The Nuclear Regulatory Commission announced Dec. 21 that it had issued licenses for Duke to build and operate two nuclear reactors at the proposed William States Lee III power plant.

The Charlotte-based power company, however, remains noncommittal about the project, which was once estimated to cost $11 billion.

Duke spokeswoman Rita Sipe said the ultimate decision on whether to build the plant will depend on various factors, including energy needs, project costs, environmental regulations, natural gas prices and cost-recovery rules set by state lawmakers.

She said Duke, which already operates two nuclear plants in South Carolina, continues to view new nuclear power generation as a “viable, carbon-free option to meet our customers’ electricity needs.”

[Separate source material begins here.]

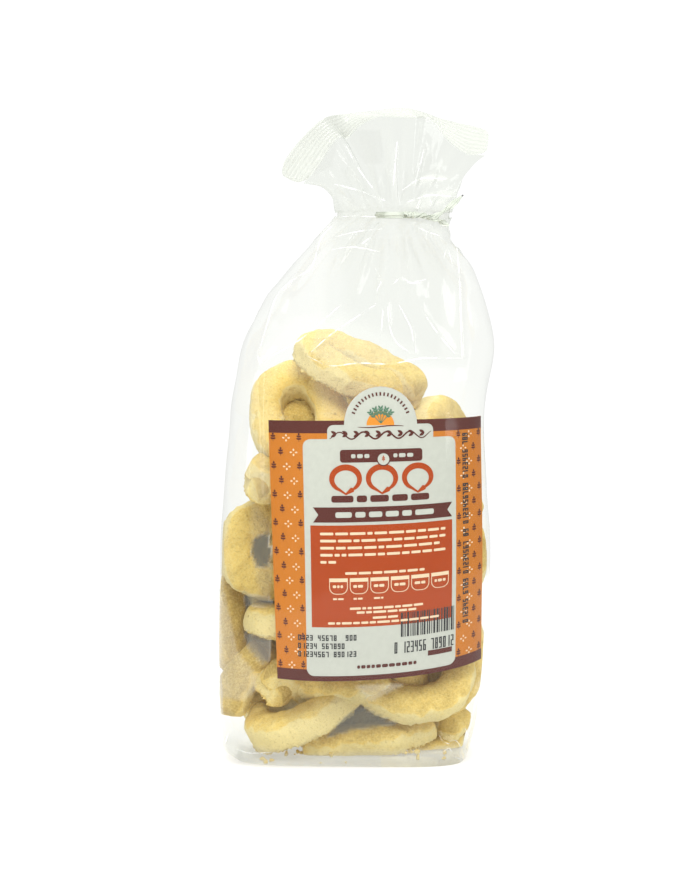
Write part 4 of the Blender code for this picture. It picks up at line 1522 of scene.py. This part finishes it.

As of Sept. 30, Duke had spent almost $507 million on pre-construction work for the proposed plant, according to Dukes Scott, executive director of the Office of Regulatory Staff, the state agency charged with protecting the public interest in utility matters.

He said Duke could ask state regulators for permission to recover 25 percent of that cost from its South Carolina ratepayers even if it ultimately abandons the project.

Jim Cook, economic development director for Cherokee County, said the power plant would be a “game changer” for the county if it ever gets built.

But Cook said he’s not holding his breath.

“We’re not counting on it,” he said. “We’d love to have it. We’d love to see it, but we’ll see that when it happens.”

If Duke winds up abandoning the project, it would be the second time it has abandoned a nuclear power plant on the same property.

The company left behind a huge concrete bowl when it stopped building the first proposed nuclear power plant in the early 1980s amid soaring costs.

Later, the bowl was used to film underwater scenes from the 1989 movie “The Abyss,” directed by James Cameron.